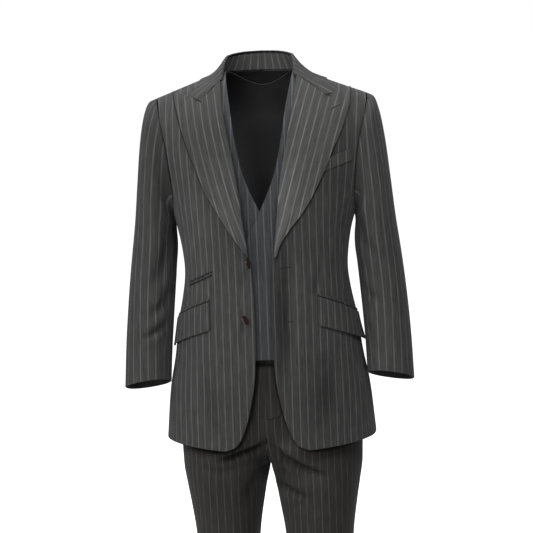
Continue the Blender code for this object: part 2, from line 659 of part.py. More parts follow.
def button(name, spec, place, direction):
    """A round button with a raised rim, its lower face at place and its axis along direction."""
    mesh = bmesh.new()
    bmesh.ops.create_cone(
        mesh,
        cap_ends=True,
        segments=BUTTON_SIDES,
        radius1=spec["radius"] * BUTTON_FOOT,
        radius2=spec["radius"],
        depth=spec["thickness"],
        matrix=Matrix.Translation((0, 0, spec["thickness"] / 2)),
    )
    top = max(mesh.faces, key=lambda face: face.calc_center_median().z)
    bmesh.ops.inset_individual(mesh, faces=[top], thickness=spec["radius"] * BUTTON_RIM)
    for corner in top.verts:
        corner.co.z -= spec["thickness"] * BUTTON_DISH
    data = bpy.data.meshes.new(name)
    mesh.to_mesh(data)
    mesh.free()
    piece = add_object(name, data, "button_horn")
    piece.rotation_mode = "QUATERNION"
    piece.rotation_quaternion = direction.to_track_quat("Z", "Y")
    piece.location = place


def front_button(name, spec):
    """A button on the wearer's right front, tipped towards the opening on its thread."""
    place = JACKET.at(spec["x"], spec["z"], -1)
    out = form_normal(JACKET, spec["x"], spec["z"], -1)
    tilt, lean = math.radians(spec["tilt"]), math.radians(spec["lean"])
    direction = Matrix.Rotation(-lean, 3, "Y") @ Matrix.Rotation(tilt, 3, "Z") @ out
    lift = BUTTON_FOOT * FRONT_BUTTON["radius"] * direction.cross(out).length + SEAM
    button(name, FRONT_BUTTON, place + out * lift, direction)


def level_lines(source):
    """A table's level lines and those over the shoulder, as shares of its surface."""
    last = len(source["rows"])
    over_shoulder = [(last - 1 + up) / last for up in below_ridge(SHOULDER_STEPS)]
    return [row / last for row in range(last)] + over_shoulder


def seam_lines():
    """The same level lines below the armhole, as shares of the side seam."""
    heights = [row[-1] for row in FRONT_ROWS["rows"]]
    return [(z - HEM_Z) / (JOIN_Z - HEM_Z) for z in heights if z <= JOIN_Z]


def build_jacket():
    seam = seam_lines()
    blades = [mix(BACK_UPPER, BACK_NECK, share) for share in BLADE_SHARES]
    shoulder = [mix(BACK_NECK, 1, share) for share in below_ridge(SHOULDER_STEPS)]
    back = [share * BACK_UPPER for share in seam] + blades + shoulder
    pair("jacket_front", jacket_front, 7, level_lines(FRONT_ROWS), "jacket_cloth")
    pair("jacket_back", jacket_back, 6, back, "jacket_cloth", facing=-1)
    pair("jacket_side", jacket_side, 4, seam, "jacket_cloth")
    for hand, side in (("left", 1), ("right", -1)):
        cloth(f"lapel_{hand}", lapel(hand), LAPEL_COLUMNS, LAPEL_LINES, "jacket_cloth", side=side,
              faces=(0.0, LAPEL_CLOTH))
        top = sleeve(side, SLEEVE_FRONT_SEAM + SEAM_ANGLE, SLEEVE_BACK_SEAM - SEAM_ANGLE)
        under = sleeve(side, SLEEVE_BACK_SEAM + SEAM_ANGLE, SLEEVE_FRONT_SEAM + 360 - SEAM_ANGLE)
        cloth(f"sleeve_top_{hand}", top, 9, SLEEVE_ROWS, "jacket_cloth", side=side)
        cloth(f"sleeve_under_{hand}", under, UNDER_COLUMNS, SLEEVE_ROWS, "jacket_cloth", side=side)
    cloth("collar_leaf", collar_leaf, 22, 3, "jacket_cloth")
    cloth("collar_stand", collar_stand, 18, 1, "jacket_cloth", faces=(-STAND_CLOTH, 0.0), reach=1 / 18)


def build_pockets():
    flap = pocket_strip(FLAP_HEIGHT, 0.0, FLAP_SWING)
    jetting = pocket_strip(JET_HEIGHT, JET_HEIGHT + SEAM, 0.0)
    pair("pocket_flap", flap, 6, 3, "jacket_cloth", facing=-1, faces=(0.0, LAPEL_CLOTH))
    pair("pocket_jetting", jetting, 6, 1, "jacket_cloth", facing=-1, faces=(0.0, CLOTH / 2))
    cloth("ticket_jetting", short_strip(TICKET), 4, 1, "jacket_cloth", facing=-1, side=-1,
          faces=(0.0, CLOTH / 2))
    cloth("breast_welt", short_strip(WELT), 5, 1, "jacket_cloth", facing=-1, faces=(0.0, CLOTH / 2))
    front_button("front_button_upper", UPPER_BUTTON)
    front_button("front_button_lower", LOWER_BUTTON)


# ---------------------------------------------------------------- waistcoat


def waistcoat_front(over):
    """A front from its edge (u = 0) to the side seam. over is how far the upper one lies off the other."""

    def surface(u, v):
        u = spread(u, 90)
        last = len(WAISTCOAT_ROWS["rows"]) - 1
        row, up = min(v * (last + 1), last), max(v * (last + 1) - last, 0)
        names = ("edge_x", "edge_z", "outer_share", "outer_z")
        x0, z0, share, z1 = (read(WAISTCOAT_ROWS, row, name) for name in names)
        x1 = mix(share * WAISTCOAT.width(z1), WAISTCOAT_SHOULDER_X, up)
        x0, z0 = mix(x0, WAISTCOAT_NECK_X, up), mix(z0, WAISTCOAT.ridge(WAISTCOAT_NECK_X), up)
        z1 = mix(z1, WAISTCOAT.ridge(WAISTCOAT_SHOULDER_X), up)
        x, z = mix(x0, x1, u), mix(z0, z1, u)
        lift = over * (1 - ease(x, *OVERLAP_SPAN)) * (1 - ease(z, *OVERLAP_TOP))
        return WAISTCOAT.at(x, z, -1) - Vector((0, lift, 0))

    return surface


def waistcoat_back(u, v):
    """The whole back, from the wearer's right side seam (u = 0) to the left one, hem to shoulders."""
    across = spread(abs(2 * u - 1), 90)
    last = len(WAISTCOAT_BACK_ROWS["rows"]) - 1
    row, up = min(v * (last + 1), last), max(v * (last + 1) - last, 0)
    names = ("middle_z", "outer_share", "outer_z")
    z0, share, z1 = (read(WAISTCOAT_BACK_ROWS, row, name) for name in names)
    top_x = across * WAISTCOAT_SHOULDER_X
    top_z = mix(WAISTCOAT_NAPE_Z, WAISTCOAT.ridge(top_x), min(top_x / WAISTCOAT_NECK_X, 1.0) ** 2)
    x = mix(across * share * WAISTCOAT.width(z1), top_x, up)
    place = WAISTCOAT.at(x, mix(mix(z0, z1, across), top_z, up), 1)
    return Vector((math.copysign(place.x, u - 0.5), place.y, place.z))


def build_waistcoat():
    lines = level_lines(WAISTCOAT_ROWS)
    cloth("waistcoat_front_left", waistcoat_front(OVERLAP_LIFT), 6, lines, "waistcoat_cloth")
    cloth("waistcoat_front_right", waistcoat_front(0.0), 6, lines, "waistcoat_cloth", side=-1)
    columns = [0.5 + hand * share / 2 for hand in (-1, 1) for share in WAISTCOAT_BACK_COLUMNS]
    cloth("waistcoat_back", waistcoat_back, sorted(set(columns)), level_lines(WAISTCOAT_BACK_ROWS),
          "waistcoat_cloth", facing=-1)
    for number, z in enumerate(WAISTCOAT_BUTTON_LEVELS, start=1):
        place = WAISTCOAT.at(WAISTCOAT_BUTTON_X, z, -1) - Vector((0, OVERLAP_LIFT + SEAM, 0))
        direction = form_normal(WAISTCOAT, WAISTCOAT_BUTTON_X, z, -1)
        button(f"waistcoat_button_{number}", WAISTCOAT_BUTTON, place, direction)


# ---------------------------------------------------------------- trousers


def leg_ring(angle, z):
    """A leg's section: -90 is its front, 0 its outer side, 90 its back and 180 its inner side."""
    inner, outer, front, back = (read(LEG_LEVELS, z, name) for name in ("inner", "outer", "front", "back"))
    inner = max(inner, SEAM / 2)
    turn = math.radians(angle)
    power = 2 / LEG_SQUARENESS
    across = math.copysign(abs(math.cos(turn)) ** power, math.cos(turn))
    deep = math.copysign(abs(math.sin(turn)) ** power, math.sin(turn))
    x = (inner + outer) / 2 + (outer - inner) / 2 * across
    return Vector((x, (front + back) / 2 + (back - front) / 2 * deep, z))


def stance(place, side):
    """The fork lies a little towards the wearer's right, and the sides stay where they are."""
    share = ease(-place.z, *STANCE_LEVELS) * (1 - ease(place.x, 0.0, STANCE_WIDTH))
    return place + Vector((side * FORK_SHIFT * share, 0, 0))


def trouser_half(face, side):
    """A trouser front (face -1) or back: from the centre and inner seam (u = 0) to the side seam."""
    beside_seam = Vector((0, face * SEAM / 2, 0))

    def surface(u, v):
        angle = face * (180 - 180 * u)
        if v < TROUSER_FORK:
            foot = HEM_FRONT_Z if face < 0 else HEM_BACK_Z
            z = mix(mix(foot, (HEM_FRONT_Z + HEM_BACK_Z) / 2, abs(2 * u - 1)), CROTCH_Z, v / TROUSER_FORK)
            return stance(leg_ring(angle, z) + beside_seam, side)
        z = mix(CROTCH_Z, WAIST_Z - BAND_HEIGHT - SEAM, (v - TROUSER_FORK) / (1 - TROUSER_FORK))
        leg = leg_ring(angle, z) + beside_seam
        fallen = min(max((FORK_TOP_Z - z) / (FORK_TOP_Z - CROTCH_Z), 0.0), 1.0)
        share = mix(1 - math.sqrt(1 - fallen * fallen), ease(fallen, 0.0, 1.0), ease(u, 0.0, FORK_REACH))
        hip = HIPS.at(leg.x * HIPS.width(z) / read(LEG_LEVELS, z, "outer"), z, face)
        return stance(Vector((mix(hip.x, leg.x, share), mix(hip.y, leg.y, share), z)), side)

    return surface


def waistband(u, v):
    """Round the waist from the centre front and back to it, top edge at v = 1."""
    turn = mix(SEAM_TURN, 360 - SEAM_TURN, u)
    z = mix(WAIST_Z - BAND_HEIGHT + SEAM / 2, WAIST_Z, v)
    place = HIPS.round(turn if turn <= 180 else 360 - turn, z)
    return Vector((place.x if turn <= 180 else -place.x, place.y, place.z))


def fly(u, v):
    """The fly's facing on the left front, from the centre seam to its row of stitching."""
    z = mix(FLY_END_Z, WAIST_Z - BAND_HEIGHT - SEAM, v)
    round_foot = 1 - max(1 - v / FLY_CURVE, 0.0) ** 2
    x = mix(FLY_INSET, min(FLY_WIDTH * math.sqrt(round_foot) + FLY_FOOT, FLY_WIDTH), u)
    return stance(HIPS.at(x, z, -1) + form_normal(HIPS, x, z, -1) * FLY_REST, 1)


def build_trousers():
    for hand, side in (("left", 1), ("right", -1)):
        front, back = trouser_half(-1, side), trouser_half(1, side)
        cloth(f"trouser_front_{hand}", front, 7, TROUSER_ROWS, "trouser_cloth", side=side,
              crease=TROUSER_FORK)
        cloth(f"trouser_back_{hand}", back, 7, TROUSER_ROWS, "trouser_cloth", facing=-1, side=side,
              crease=TROUSER_FORK)
    cloth("waistband", waistband, 34, 1, "trouser_cloth")
    cloth("fly", fly, 3, 6, "trouser_cloth", faces=(0.0, CLOTH / 2))


def clear_scene():
    for item in list(bpy.data.objects):
        bpy.data.objects.remove(item, do_unlink=True)


def make_materials():
    made = {}
    for name, look in LOOKS.items():
        material = bpy.data.materials.new(name)
        material.use_nodes = True
        shader = material.node_tree.nodes["Principled BSDF"]
        shader.inputs["Base Color"].default_value = (*look["colour"], 1)
        shader.inputs["Roughness"].default_value = look["roughness"]
        shader.inputs["Metallic"].default_value = 0.0
        made[name] = material
    return made


clear_scene()
MATERIALS = make_materials()
build_jacket()
build_pockets()
build_waistcoat()
build_trousers()
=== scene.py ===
# %% [markdown]
# # A three-piece suit
# This lesson dresses a plain, faceted model of a worn suit. The model fixes where every panel lies. Here each
# panel is made again with a fine mesh, with its creases, its rolled edges, its seams and its striped wool.
# The cells run from top to bottom. Sizes are in metres, x runs across the wearer, -y is the front, z is up,
# and z = 0 is the base of the neck.

# %% Load the plain model
import math
from functools import partial

import bpy
import numpy as np
from mathutils import Matrix, Vector
from mathutils.bvhtree import BVHTree


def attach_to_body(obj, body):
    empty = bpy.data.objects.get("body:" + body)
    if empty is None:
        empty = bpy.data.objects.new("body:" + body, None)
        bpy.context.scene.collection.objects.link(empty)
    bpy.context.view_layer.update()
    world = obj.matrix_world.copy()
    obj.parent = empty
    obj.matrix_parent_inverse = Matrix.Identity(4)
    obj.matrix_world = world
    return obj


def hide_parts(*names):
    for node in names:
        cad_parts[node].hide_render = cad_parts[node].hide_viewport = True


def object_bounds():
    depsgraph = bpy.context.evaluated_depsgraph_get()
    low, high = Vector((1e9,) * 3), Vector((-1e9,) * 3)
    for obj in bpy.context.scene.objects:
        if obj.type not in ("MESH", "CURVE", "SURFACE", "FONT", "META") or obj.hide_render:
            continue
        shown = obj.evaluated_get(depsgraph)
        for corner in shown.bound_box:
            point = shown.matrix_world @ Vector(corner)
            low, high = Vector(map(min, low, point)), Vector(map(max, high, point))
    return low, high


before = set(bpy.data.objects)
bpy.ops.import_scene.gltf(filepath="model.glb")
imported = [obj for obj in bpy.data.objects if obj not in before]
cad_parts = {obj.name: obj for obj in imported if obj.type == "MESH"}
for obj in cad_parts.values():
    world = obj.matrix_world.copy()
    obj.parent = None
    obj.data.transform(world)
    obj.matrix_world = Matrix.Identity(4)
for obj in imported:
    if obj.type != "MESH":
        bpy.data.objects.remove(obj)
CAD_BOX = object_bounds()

print("nodes:", len(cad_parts), "box:", [[round(value, 3) for value in corner] for corner in CAD_BOX])

# %% [markdown]
# ## Tables and curves
# A tailor drafts with measures at a few levels and draws smooth curves through them. `table` keeps such
# measures under named columns, and `read` gives a column's value anywhere on a smooth curve through its rows.

# %% Measures and smooth curves
def table(columns, *rows):
    """Rows of numbers under named columns. The first column rises, and the others are read against it."""
    return {"columns": columns.split(), "rows": sorted(rows)}


def read(source, at, name):
    """A column's value where the first column is `at`, on a smooth curve through the rows."""
    rows, k = source["rows"], source["columns"].index(name)
    at = min(max(at, rows[0][0]), rows[-1][0])
    i = max(j for j in range(len(rows) - 1) if rows[j][0] <= at)
    span = rows[i + 1][0] - rows[i][0]
    t = (at - rows[i][0]) / span

    def slope(j):
        before, after = rows[max(j - 1, 0)], rows[min(j + 1, len(rows) - 1)]
        return (after[k] - before[k]) / (after[0] - before[0])

    return (
        rows[i][k] * (2 * t**3 - 3 * t**2 + 1)
        + rows[i + 1][k] * (3 * t**2 - 2 * t**3)
        + slope(i) * span * (t**3 - 2 * t**2 + t)
        + slope(i + 1) * span * (t**3 - t**2)
    )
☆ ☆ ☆
» **Exercise instructions**:
Return only the lines from the beginning of the material up to and including the line with "return [row /", exactly as written.

» **Worked solution**:
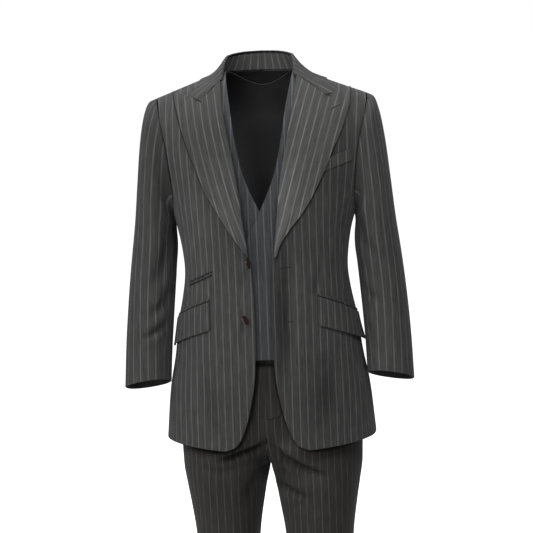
Continue the Blender code for this object: part 2, from line 659 of part.py. More parts follow.
def button(name, spec, place, direction):
    """A round button with a raised rim, its lower face at place and its axis along direction."""
    mesh = bmesh.new()
    bmesh.ops.create_cone(
        mesh,
        cap_ends=True,
        segments=BUTTON_SIDES,
        radius1=spec["radius"] * BUTTON_FOOT,
        radius2=spec["radius"],
        depth=spec["thickness"],
        matrix=Matrix.Translation((0, 0, spec["thickness"] / 2)),
    )
    top = max(mesh.faces, key=lambda face: face.calc_center_median().z)
    bmesh.ops.inset_individual(mesh, faces=[top], thickness=spec["radius"] * BUTTON_RIM)
    for corner in top.verts:
        corner.co.z -= spec["thickness"] * BUTTON_DISH
    data = bpy.data.meshes.new(name)
    mesh.to_mesh(data)
    mesh.free()
    piece = add_object(name, data, "button_horn")
    piece.rotation_mode = "QUATERNION"
    piece.rotation_quaternion = direction.to_track_quat("Z", "Y")
    piece.location = place


def front_button(name, spec):
    """A button on the wearer's right front, tipped towards the opening on its thread."""
    place = JACKET.at(spec["x"], spec["z"], -1)
    out = form_normal(JACKET, spec["x"], spec["z"], -1)
    tilt, lean = math.radians(spec["tilt"]), math.radians(spec["lean"])
    direction = Matrix.Rotation(-lean, 3, "Y") @ Matrix.Rotation(tilt, 3, "Z") @ out
    lift = BUTTON_FOOT * FRONT_BUTTON["radius"] * direction.cross(out).length + SEAM
    button(name, FRONT_BUTTON, place + out * lift, direction)


def level_lines(source):
    """A table's level lines and those over the shoulder, as shares of its surface."""
    last = len(source["rows"])
    over_shoulder = [(last - 1 + up) / last for up in below_ridge(SHOULDER_STEPS)]
    return [row / last for row in range(last)] + over_shoulder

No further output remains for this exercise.